Marks Paneth and Shron New York City accounting firm partner Alan Dlugash has clients whose paycheck is earned handling investments. "These people never dreamed they'd be making $500,000 a year," he said, "and dreamed even less that they'd be broke."

Wait, what? BROKE if earning/making $500,000 a year? For many wage earners, such a revelation might be considered foolish to the point of warranting scornful laughter. But, just such a situation is documented truth. The story is that a well-regarded investment counselor, one Andrew Schiff of New York, made a speech about gold at a California investment conference during February of this year.
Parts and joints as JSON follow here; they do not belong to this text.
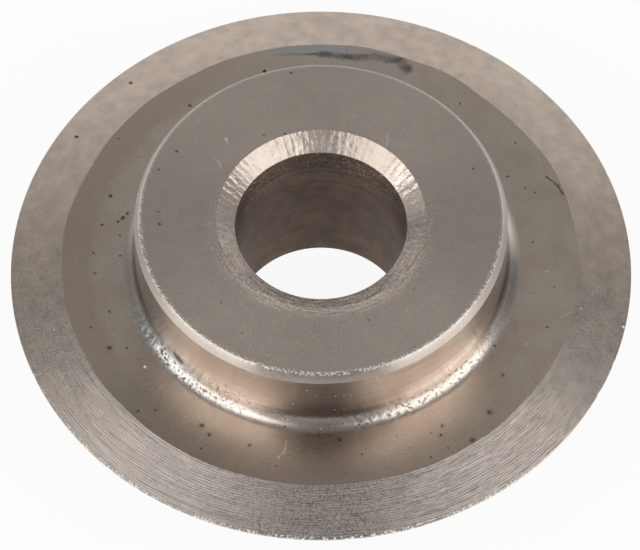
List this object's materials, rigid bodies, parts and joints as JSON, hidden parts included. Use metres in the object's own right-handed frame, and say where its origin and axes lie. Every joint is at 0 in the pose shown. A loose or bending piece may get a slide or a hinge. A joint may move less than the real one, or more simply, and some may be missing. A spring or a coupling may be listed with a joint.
{
  "type": "pipe cutter wheel",
  "caption": "Steel cutting disc with a sharp double-bevelled rim, a thick round hub and a plain bore, which rolls on an axle pin and parts pipe.",
  "frame": {"origin": "centre of the bore, in the plane of the cutting edge, which is also the middle of the hub's width", "axes": "+Z along the bore; the wheel is round about Z and alike above and below, so X and Y may be taken anywhere"},
  "size_m": [0.033, 0.033, 0.011],
  "materials": {
    "ground_steel": "satin ground and turned tool steel, slightly warm grey, with fine rings round the axis, pits and worn edges"
  },
  "bodies": {
    "root": {"cutter_wheel": "ground_steel"}
  },
  "joints": []
}
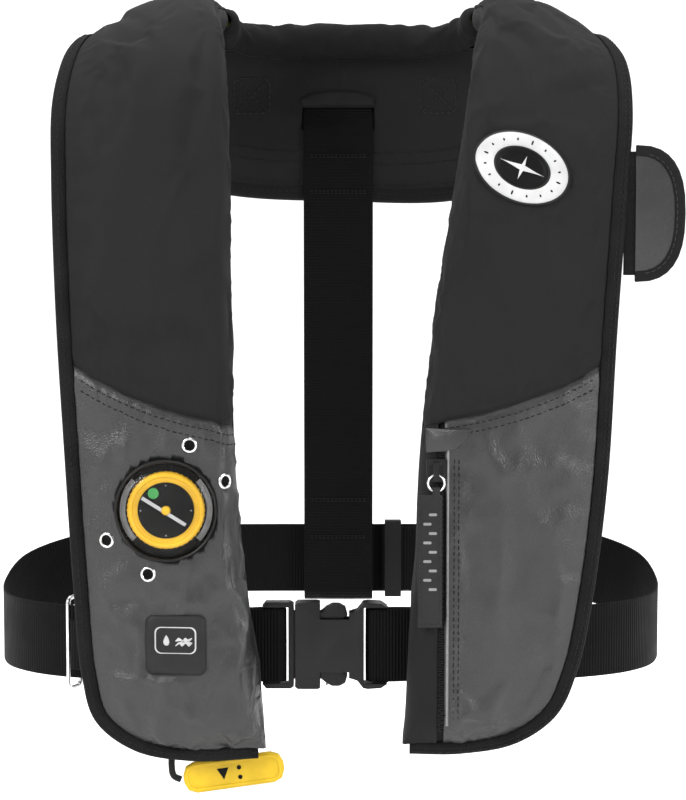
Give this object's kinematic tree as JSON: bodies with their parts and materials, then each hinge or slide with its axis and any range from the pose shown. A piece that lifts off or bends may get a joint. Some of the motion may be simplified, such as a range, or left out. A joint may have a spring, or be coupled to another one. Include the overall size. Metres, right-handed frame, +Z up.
{
  "type": "inflatable life jacket",
  "caption": "Horse-collar inflatable life jacket with leather-grain chest covers, inflator window, pull handle, waist belt and side release buckle",
  "frame": {"origin": "on the axis of the wearer's neck, level with the top of the collar", "axes": "+Z up, -Y the wearer's front, +X the wearer's left"},
  "size_m": [0.4633, 0.2419, 0.5362],
  "materials": {
    "nylon": "plain woven nylon, matt charcoal, fine weave",
    "leather_grain": "coated fabric with a fine pebbled leather grain, satin",
    "binding_tape": "woven edge tape, matt black",
    "webbing": "ribbed woven webbing, near black",
    "bladder": "coated bladder cloth, satin",
    "black_plastic": "moulded, satin gloss",
    "dark_plastic": "moulded, matt",
    "yellow_plastic": "moulded, satin",
    "handle_rubber": "soft moulded, satin yellow",
    "green_plastic": "matt green",
    "clear_plastic": "clear moulded dome",
    "steel": "polished",
    "cylinder_steel": "plated",
    "rubber_patch": "moulded patch, satin",
    "badge": "moulded badge, satin white and black",
    "oral_red": "matt red tube"
  },
  "bodies": {
    "root": {"back_panel_cover": "nylon", "back_panel_hem": "binding_tape", "back_panel_lining": "nylon", "back_strap": "webbing", "belt": "webbing", "belt_tail": "webbing", "binding_left": "binding_tape", "binding_right": "binding_tape", "bladder_collar": "bladder", "bladder_left": "bladder", "bladder_right": "bladder", "buckle_female": "black_plastic", "chest_patch": "rubber_patch", "cover_lower_left": "leather_grain", "cover_lower_right": "leather_grain", "cover_upper_left": "nylon", "cover_upper_right": "nylon", "dial_face": "dark_plastic", "eyelet_1": "steel", "eyelet_2": "steel", "eyelet_3": "steel", "eyelet_4": "steel", "gas_cylinder": "cylinder_steel", "indicator_button": "green_plastic", "inflator_body": "dark_plastic", "inflator_cap": "yellow_plastic", "lining_left": "nylon", "lining_right": "nylon", "neck_roll": "nylon", "oral_tube": "oral_red", "oval_badge": "badge", "pocket_strip": "nylon", "ring_tab": "webbing", "window_dome": "clear_plastic", "window_rim": "black_plastic", "zip_coil": "dark_plastic"},
    "clamp_ring": {"clamp_ring": "dark_plastic"},
    "firing_lever": {"firing_lever": "dark_plastic"},
    "handle": {"pull_handle": "handle_rubber", "pull_lanyard": "webbing"},
    "zip_slider": {"zip_slider": "dark_plastic"},
    "puller": {"puller_ring": "steel", "puller_tab": "black_plastic"},
    "zip_flap": {"zip_flap": "leather_grain"},
    "side_tab": {"side_tab_panel": "leather_grain", "side_tab_tape": "binding_tape"},
    "belt_ring": {"belt_ring": "steel"},
    "belt_keeper": {"belt_keeper": "webbing"},
    "oral_valve": {"oral_valve": "badge"},
    "buckle_male": {"buckle_male": "black_plastic", "front_strap": "webbing"},
    "prong_upper": {"prong_upper": "black_plastic"},
    "prong_lower": {"prong_lower": "black_plastic"}
  },
  "joints": [
    {"name": "buckle_release", "type": "slide", "parent": "root", "child": "buckle_male", "axis": [-1, 0, 0], "range_m": [0, 0.018]},
    {"name": "prong_upper_flex", "type": "hinge", "parent": "buckle_male", "child": "prong_upper", "pos_m": [-0.026, -0.0678, -0.398], "axis": [0, 1, 0], "range_deg": [0, 15]},
    {"name": "prong_lower_flex", "type": "hinge", "parent": "buckle_male", "child": "prong_lower", "pos_m": [-0.026, -0.0678, -0.438], "axis": [0, -1, 0], "range_deg": [0, 15]},
    {"name": "handle_pull", "type": "slide", "parent": "root", "child": "handle", "axis": [0, 0, -1], "range_m": [0, 0.025]},
    {"name": "lever_turn", "type": "hinge", "parent": "root", "child": "firing_lever", "pos_m": [-0.097, -0.0953, -0.345], "axis": [0, -1, 0], "range_deg": [0, 70]},
    {"name": "zip_run", "type": "slide", "parent": "root", "child": "zip_slider", "axis": [0, 0, -1], "range_m": [0, 0.141]},
    {"name": "puller_swing", "type": "hinge", "parent": "zip_slider", "child": "puller", "pos_m": [0.0625, -0.1192, -0.2959], "axis": [-1, 0, 0], "range_deg": [0, 85]},
    {"name": "flap_lift", "type": "hinge", "parent": "root", "child": "zip_flap", "pos_m": [0.07, -0.1181, -0.2658], "axis": [-1, 0, 0], "range_deg": [0, 100], "stiffness_Nm_per_rad": 0.01},
    {"name": "tab_fold", "type": "hinge", "parent": "root", "child": "side_tab", "pos_m": [0.195, -0.094, -0.126], "axis": [0, 0, 1], "range_deg": [-70, 70], "stiffness_Nm_per_rad": 0.02},
    {"name": "ring_swivel", "type": "hinge", "parent": "root", "child": "belt_ring", "pos_m": [-0.1843, -0.0649, -0.418], "axis": [0, 0, 1], "range_deg": [-10, 10]},
    {"name": "keeper_slide", "type": "slide", "parent": "root", "child": "belt_keeper", "axis": [1, 0, 0], "range_m": [0, 0.02]},
    {"name": "clamp_turn", "type": "hinge", "parent": "root", "child": "clamp_ring", "pos_m": [-0.115, -0.11165, -0.32], "axis": [0, -1, 0], "range_deg": [0, 30]},
    {"name": "valve_press", "type": "slide", "parent": "root", "child": "oral_valve", "axis": [0, 0, -1], "range_m": [0, 0.003], "stiffness_N_per_m": 300}
  ],
  "couplings": [
    {"joint": "prong_upper_flex", "follows": "buckle_release", "rad_per_m": 14},
    {"joint": "prong_lower_flex", "follows": "buckle_release", "rad_per_m": 14},
    {"joint": "lever_turn", "follows": "handle_pull", "rad_per_m": 48}
  ]
}
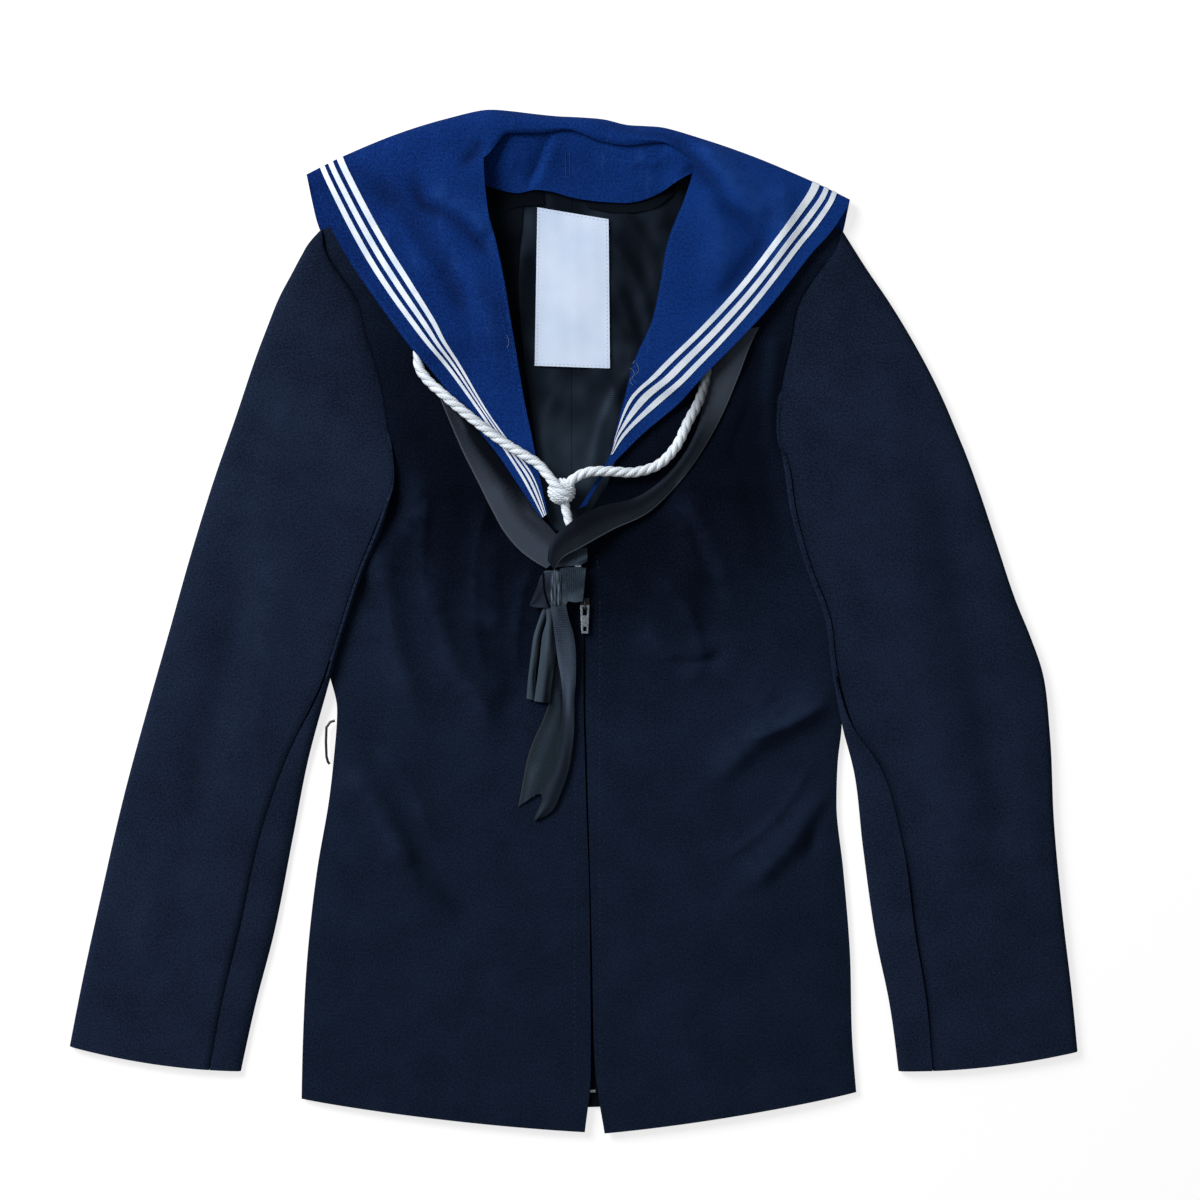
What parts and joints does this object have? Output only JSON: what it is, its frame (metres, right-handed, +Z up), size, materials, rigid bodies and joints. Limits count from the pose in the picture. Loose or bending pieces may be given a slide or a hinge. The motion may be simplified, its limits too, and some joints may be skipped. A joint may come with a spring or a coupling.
{
  "type": "sailor jumper",
  "caption": "Navy wool pullover laid flat, with a taped blue sailor collar, ribbon bow, rope lanyard, front zip and long sleeves.",
  "frame": {"origin": "on the surface that the garment lies on, below the middle of its outline", "axes": "+Z up from the surface, +Y from the hem to the collar, +X to the wearer's left, which is on the right seen from above"},
  "size_m": [0.765, 0.775, 0.027],
  "materials": {
    "wool_serge": "matt navy wool serge",
    "collar_cotton": "matt blue cotton drill",
    "collar_tape": "matt white cotton tape",
    "ribbon_satin": "black satin with a soft sheen",
    "lining_satin": "dark grey satin",
    "label_cloth": "matt white cotton",
    "lanyard_rope": "matt white cotton rope",
    "zip_tape": "black woven tape",
    "zip_black": "black",
    "zip_metal": "dull silver",
    "hook_wire": "black"
  },
  "bodies": {
    "root": {"back": "wool_serge", "belt_hook": "hook_wire", "bow_knot": "ribbon_satin", "bow_leaf_left": "ribbon_satin", "bow_leaf_right": "ribbon_satin", "bow_loop": "ribbon_satin", "bow_tail_back": "ribbon_satin", "bow_tail_front": "ribbon_satin", "collar": "collar_cotton", "collar_tape_1": "collar_tape", "collar_tape_2": "collar_tape", "collar_tape_3": "collar_tape", "front_left": "wool_serge", "front_right": "wool_serge", "label": "label_cloth", "lanyard": "lanyard_rope", "lanyard_knot": "lanyard_rope", "lanyard_tail": "lanyard_rope", "lining_left": "lining_satin", "lining_right": "lining_satin", "neck_band": "collar_cotton", "ribbon_left": "ribbon_satin", "ribbon_right": "ribbon_satin", "sleeve_top_left": "wool_serge", "sleeve_top_right": "wool_serge", "sleeve_under_left": "wool_serge", "sleeve_under_right": "wool_serge", "zip_slider": "zip_black", "zip_tape": "zip_tape"},
    "zip_pull": {"zip_pull": "zip_metal"}
  },
  "joints": [
    {"name": "zip_pull_hinge", "type": "hinge", "parent": "root", "child": "zip_pull", "pos_m": [0.006, 0.013, 0.0097], "axis": [-1, 0, 0], "range_deg": [0, 95]}
  ]
}
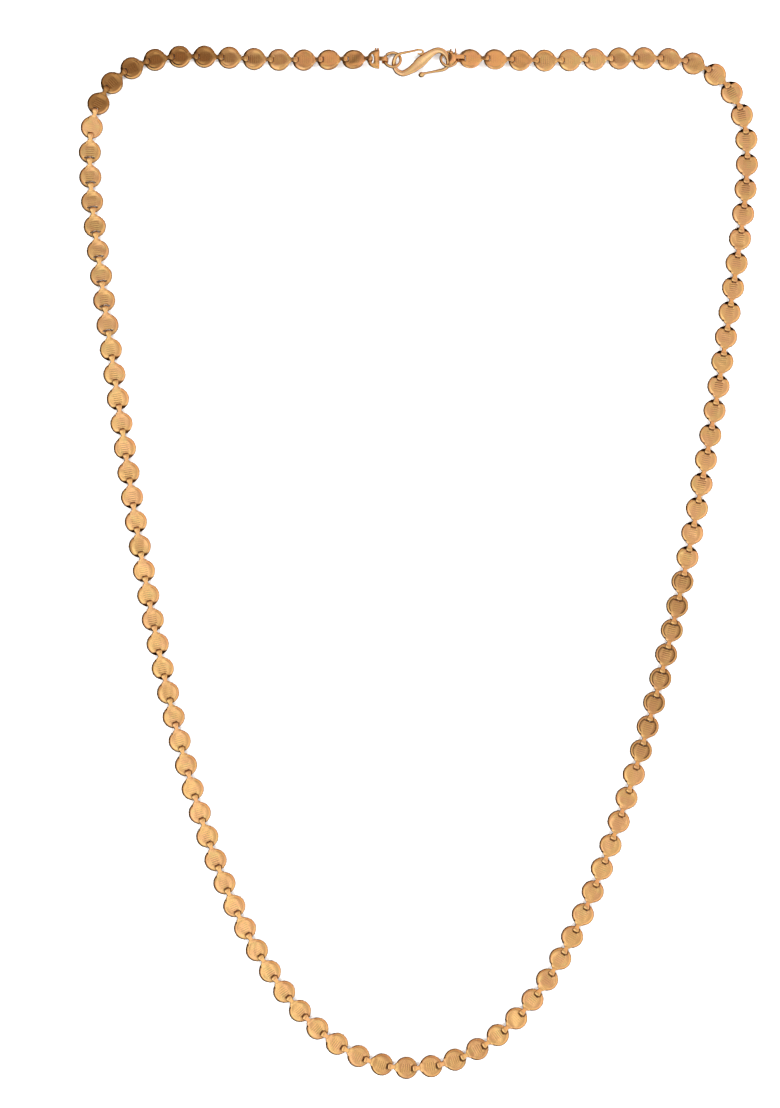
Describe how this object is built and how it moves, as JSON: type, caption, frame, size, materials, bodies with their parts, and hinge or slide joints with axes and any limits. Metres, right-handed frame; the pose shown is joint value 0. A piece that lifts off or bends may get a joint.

Seems that while in a traffic jam he exited his car and was seen and heard emoting about how his $350,000 a year salary doesn't cover his family’s private school tuition, a summer rental cottage and an upgrade he’d like to make on his 1,200 square-foot Brooklyn duplex.

“The New York I wanted…is…just beyond my reach; I feel stuck,” he said during an interview with a Bloomberg reporter, Max Abelson.

The accounting partner, Dlugash, reports he is spending a lot more time these days counseling his Wall Street clientele about their expenses. He observes, “People who don’t have money don’t understand the stress. When I tell (my clients) you don’t HAVE to cut that, but…you've got to cut THIS, they say, ‘But I can’t,’ to which I say ‘But you must’” Oh, really?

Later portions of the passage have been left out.